The stew, Mai Ling, serves to get Butler into the plot per se, but like Claudia she’s dropped from the narrative soon after. She invites Butler to a party at the famous Madame Wang’s that night, in Hong Kong. Butler’s never heard of Madame Wang, and is informed she is a wealthy businesswoman who owns the Kinki Corporation. Butler leaves Claudia in the hotel – after going out to buy her some books, including Pynchon’s Gravity’s Rainbow – and heads to the party with Mai Ling. Madame Wang turns out to be a sort of Dragon Lady out of older pulp, a ravishing Asian woman of indeterminate age who employs a legion of goons. On no basis other than this, Butler suspects she’s involved with the plot he’s here to investigate.
The plot too is basically thrown into Butler’s lap; he runs into another familiar face: former CIA boss FJ Shankham, who is also here at the party. Butler’s cover is that he’s now a reporter for a paper out of Big Sur (a recurring joke that no one’s heard of the paper), and he goes around asking blunt questions which again don’t gel with the whole “radical leftist” thing…like asking a high-ranking official from China when China will allow free elections. He hammers Shankham with questions as well, and learns that a ship bearing vials of bubonic plague was recently discovered in the harbor. This will be the Hydra scheme Butler tries to prevent, and he literally only learns about it when asking his old CIA boss what he’s been up to.
Meanwhile the focus is more on figuring out who Madame Wang is. There’s a nicely-done scene where Butler goes swimming in her opulent pool (during the party!) and surfaces to find the Madame watching him. Butler seems sure she’s involved in the plot, however of course still tries to bang her. No luck, so he heads home (after beating the shit out of one of her thugs, almost for no reason), where Claudia opines that Madame Wang was probably a whore – that’s why she’s now wealthy(!). But regardless, Butler goes around looking for people who might’ve known Madame Wang “back in the old days” to see if she really was a hooker…again, with nothing more to go on than an errant comment of Claudia’s.
At this point it’s really a Hong Kong travelogue, with Butler shuffling around the city while getting in occasional fights. He still carries a .45, but only uses it rarely. The gun too entails recurring jokes, with Butler often having to explain why a reporter feels the need to carry around a gun. One of my favorites in this regard is when a cop finds him on the street with the gun and Butler tells him he found it under a car. Coincidence abounds, again proving how quickly Len wrote: Butler runs into a street kid and gives him a motorcycle Butler himself stole. Later Butler runs into the same kid, asks him if he knows any old pimps(!), and the kid says his old opium addict uncle would be just the guy for Butler to talk to, as he ran a whorehouse(!!). Even more coincidental – the old guy not only affirms that Madame Wang was once known as “Hong Kong Sally,” but he also loved her as a daughter!

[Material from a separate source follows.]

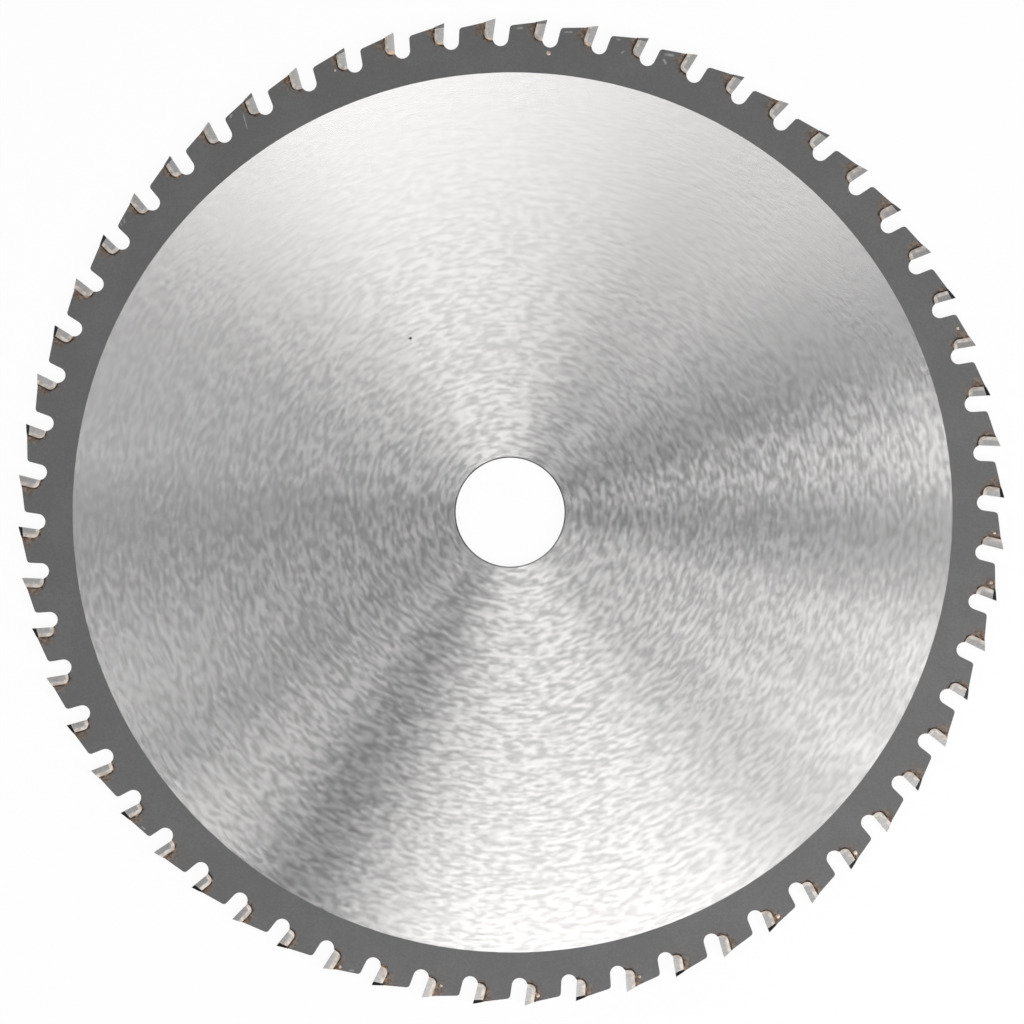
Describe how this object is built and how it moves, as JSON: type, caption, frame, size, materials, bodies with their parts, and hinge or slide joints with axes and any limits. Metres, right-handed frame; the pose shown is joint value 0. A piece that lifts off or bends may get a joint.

Ultimately we meet the main villain of the piece: Professor Kee, a wizened old guy who doesn’t appear as much as he should. His intro is especially nice, where he tells Butler his thoughts on reincarnation. Butler ends up a victim of Chinese Water Torture, another well-done sequence where Len hammers home how ultimately horrific this torture would be…the effect of which is a little undone when Butler pretty much just walks it off after a few days of ceaseless water-torturing, having been sprung by an unexpected savior. Soon thereafter we get to another fun scene – several pages devoted to the explicit rendering of Butler going down on Madame Wang, who reveals that she has not had sex for 15 years, since she quit the hooker game. A wild, ribald, XXX sequence containing such unforgettable lines as, ”I’m going to put you on the floor and fuck you like a dog.”
But honestly at 204 pages of small, dense print, Chinese Roulette sort of runs out of steam. This is mostly because so much of it has been devoted to Butler fumbling his way through his “investigation” that the climax, which sees him leading an assault party of Red Chinese soldiers against Professor Kee’s compound, almost comes off as perfunctory. That said, Butler does call someone a “rat bastard” here, as if unwittingly flashing forward to the title of a future Len Levinson series. But then action is never a central point of Butler; more focus is placed on the zany comedy, like Butler’s rival in the spy game: Geoffrey Stonehall, a James Bond spoof who drives an “Austin-Martin V8” and who mostly just jumps in and out of bed with various women – something which only furthers the rivalry between the two men, given whom Geoffrey gets to score with this time.
In his series overview Len ranked Chinese Roulette as one of his favorites in the series. I enjoyed it – I enjoy all of Len’s novels – yet at the same time I thought the plotting was a little too laissez-faire for an action novel. Too much hinged on coincidence and improbabilities…but then, such things would only matter if you were looking to Butler to be a “straight” thriller, when in reality it is everything but. In this regard the cover art, nice as it is, is too misleading. To tell the truth, when I read these books I don’t see the guy depicted on the cover as Butler – I see Len himself. So maybe Leisure Books should’ve just gotten him to pose for the covers, same as he did for The Last Buffoon.